Dès lors, que peuvent faire les Européens pour contrer la stratégie trumpienne ? Afin de justifier sa taxe de 50 %, le président américain a mis en avant le déficit commercial de 235 milliards de dollars (206 milliards d’euros) des Etats-Unis vis-à-vis de l’Union européenne sur les biens importés. Donald Trump oublie cependant de préciser que son pays est largement excédentaire sur les services échangés avec l’Europe, ce qui ramène son déficit commercial à 57 milliards de dollars (50 milliards d’euros).
« Est-ce que la surenchère fonctionne avec Donald Trump ? »
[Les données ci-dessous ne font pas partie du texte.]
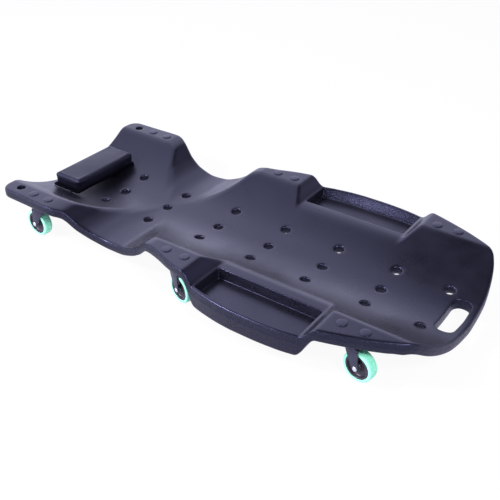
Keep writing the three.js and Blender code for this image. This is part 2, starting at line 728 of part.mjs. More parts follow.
function hubGeometry() {
  const outer = tyreInnerRadius - seatGap;
  const half = hubWidth / 2;
  const dish = half - hubDishDepth;
  const boss = legInner - runGap;
  return wheelPiece([
    [axleRadius + runGap, boss], [hubBossRadius, boss], [hubBossRadius, dish],
    [outer - hubRim - hubDishDepth * hubWebShare, dish], [outer - hubRim, half], [outer, half],
  ]);
}

function tyreGeometry() {
  const half = tyreWidth / 2;
  const section = tyreShares.map(([down, side]) => [wheelRadius - tyreShoulder * down, half - tyreShoulder * side]);
  return wheelPiece([[tyreInnerRadius, half - tyreShoulder * tyreSideDrawShare], ...section]);
}

// Rivet: a broad low head on the tab, its shank through tab and plate, and its tail under the plate.
function rivetGeometry() {
  const seat = tabHeight + seatGap;
  const tail = plateBottom - seatGap;
  const dome = domeShares.map(([radius, rise]) => [rivetHeadRadius * radius, seat + rivetHeadHeight * rise]);
  return turned([
    [0, tail - raceHeight * rivetTailShare], [rivetTailRadius, tail - raceHeight * rivetTailShare],
    [rivetTailRadius, tail], [rivetRadius, tail], [rivetRadius, seat], ...dome, [0, seat + rivetHeadHeight],
  ], rivetFacets);
}

const group = new THREE.Group();

function add(parent, name, geometry, material, x = 0, z = 0) {
  const mesh = new THREE.Mesh(geometry, material);
  mesh.name = name;
  mesh.position.set(x, 0, z);
  parent.add(mesh);
}

add(group, 'deck', deckGeometry(), materials.deck);
add(group, 'headrest_pad', padGeometry(), materials.pad);
add(group, 'headrest_board', boardGeometry(), materials.board);
screwPlaces.forEach((place, i) => add(group, `headrest_screw_${i + 1}`, screwGeometry(place), materials.zinc));

casters.forEach((caster) => {
  rivetPlaces(caster).forEach(([x, y], i) => {
    const rivet = rivetGeometry().translate(x, y, 0);
    add(group, `${caster.name}_rivet_${i + 1}`, rivet, materials.board);
  });
  const mount = new THREE.Group();
  mount.position.set(caster.x, caster.y, 0);
  group.add(mount);
  add(mount, `${caster.name}_plate`, plateGeometry(), materials.steel);
  add(mount, `${caster.name}_race`, raceGeometry(), materials.steel);
  add(mount, `${caster.name}_kingpin`, kingpinGeometry(), materials.zinc);
  const swivel = new THREE.Group();
  swivel.rotation.z = caster.heading;
  mount.add(swivel);
  add(swivel, `${caster.name}_fork`, forkGeometry(), materials.steel);
  add(swivel, `${caster.name}_axle`, axleGeometry(), materials.zinc, trail, axleHeight);
  add(swivel, `${caster.name}_hub`, hubGeometry(), materials.hub, trail, axleHeight);
  add(swivel, `${caster.name}_tyre`, tyreGeometry(), materials.tyre, trail, axleHeight);
});

export default group;
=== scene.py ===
"""Looks of the mechanic's creeper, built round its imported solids.

Metres, +X from the head end to the foot end, +Y to the left, +Z up from the floor.
"""
import math

import bpy
import numpy as np
from mathutils import Matrix, Vector
from mathutils.geometry import delaunay_2d_cdt
from mathutils.kdtree import KDTree


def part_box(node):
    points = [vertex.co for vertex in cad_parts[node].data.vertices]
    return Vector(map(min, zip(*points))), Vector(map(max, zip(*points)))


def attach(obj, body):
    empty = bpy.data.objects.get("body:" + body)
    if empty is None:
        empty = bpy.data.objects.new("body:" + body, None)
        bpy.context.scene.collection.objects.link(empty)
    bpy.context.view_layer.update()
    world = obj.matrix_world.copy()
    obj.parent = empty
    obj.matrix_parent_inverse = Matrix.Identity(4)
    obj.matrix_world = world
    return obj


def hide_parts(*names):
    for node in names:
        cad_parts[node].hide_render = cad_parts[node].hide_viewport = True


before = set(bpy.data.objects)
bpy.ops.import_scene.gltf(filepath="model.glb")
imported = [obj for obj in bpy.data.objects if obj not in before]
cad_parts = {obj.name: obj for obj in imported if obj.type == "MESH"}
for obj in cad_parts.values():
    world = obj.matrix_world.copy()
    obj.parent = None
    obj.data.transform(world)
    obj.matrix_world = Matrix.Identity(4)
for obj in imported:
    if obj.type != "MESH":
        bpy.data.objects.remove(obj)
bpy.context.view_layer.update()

DECK_BODY = "deck_body"

# The deck's own sizes, in metres.
HALF_LENGTH = 0.51075
HALF_WIDTH = 0.258
DISH_DEPTH = 0.0555
DECK_THICKNESS = 0.0205
TAB_HEIGHT = 0.1009995
DECK_HEIGHT = TAB_HEIGHT - DISH_DEPTH
DISH_REACH = 0.665 * HALF_WIDTH
DISH_RADIUS = (DISH_REACH ** 2 + DISH_DEPTH ** 2) / (2 * DISH_DEPTH)
CREST_BLEND = 0.007
EDGE_RADIUS = 0.0052
UNDERSIDE_RADIUS = 0.004
HEAD_CORNER_RADIUS = 0.026
FOOT_END_DROP = 0.003
FOOT_DROP_FROM, FOOT_DROP_TO = 0.873 * HALF_LENGTH, 0.902 * HALF_LENGTH
PARTING_RIDGE = 0.00025
RIDGE_HALF, RIDGE_DEPTH = 0.0009, 0.012
WIDEST = 0.99835 * HALF_WIDTH
FOOT_CORNER = 0.646 * HALF_WIDTH

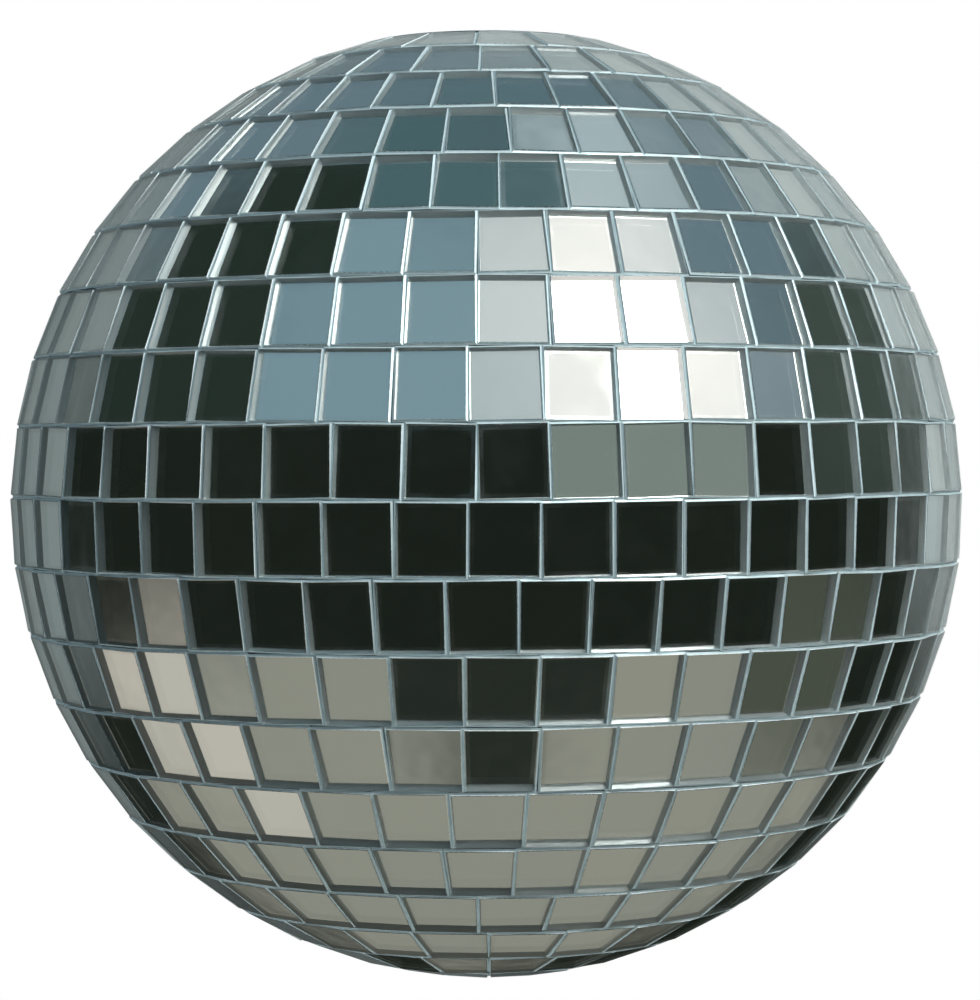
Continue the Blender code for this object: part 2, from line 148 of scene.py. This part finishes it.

« Dans le secteur des services, il est possible d’élargir le champ des représailles commerciales », assure Vincent Vicard. « L’UE peut se servir de l’instrument anti-coercition qui pourrait permettre d’élargir la taxe sur les services numériques. Elle peut également limiter les droits de propriété intellectuelle des géants du numérique américain et ainsi toucher à leurs royalties ». Une incertitude plane cependant pour Thomas Grjebine : « Est-ce que la surenchère fonctionne avec Donald Trump ? »
Une plainte à l’OMC
Pour le moment, l’accalmie semble être de retour permettant ainsi la reprise des négociations. Dans le même temps, la Commission européenne a annoncé qu’elle allait saisir l’Organisation mondiale du commerce (OMC) contre les mesures commerciales des Etats-Unis dont elle s’estime victime. « Nous n’avons pas grand-chose à attendre de cette plainte », assure Vincent Vicard. « L’OMC n’a pas le pouvoir d’imposer une mise en conformité. C’est surtout une démarche symbolique de l’attachement de l’UE au système multilatéral. Une manière d’envoyer un message aux autres pays qui restent attachés aux règles du multilatéralisme ».
A de multiples reprises, les Etats-Unis ont porté atteinte au multilatéralisme notamment en rompant avec les accords de Bretton Woods et en imposant le dollar comme monnaie roi ou en contestant le rôle des institutions internationales. Avec sa politique protectionniste, Donald Trump ajoute une pierre à l’édifice de l’érosion du multilatéralisme. « La grande question désormais, prévient Vincent Vicard, est de savoir s’il est possible de maintenir le système économique en vigueur malgré le retrait du pays dominant ».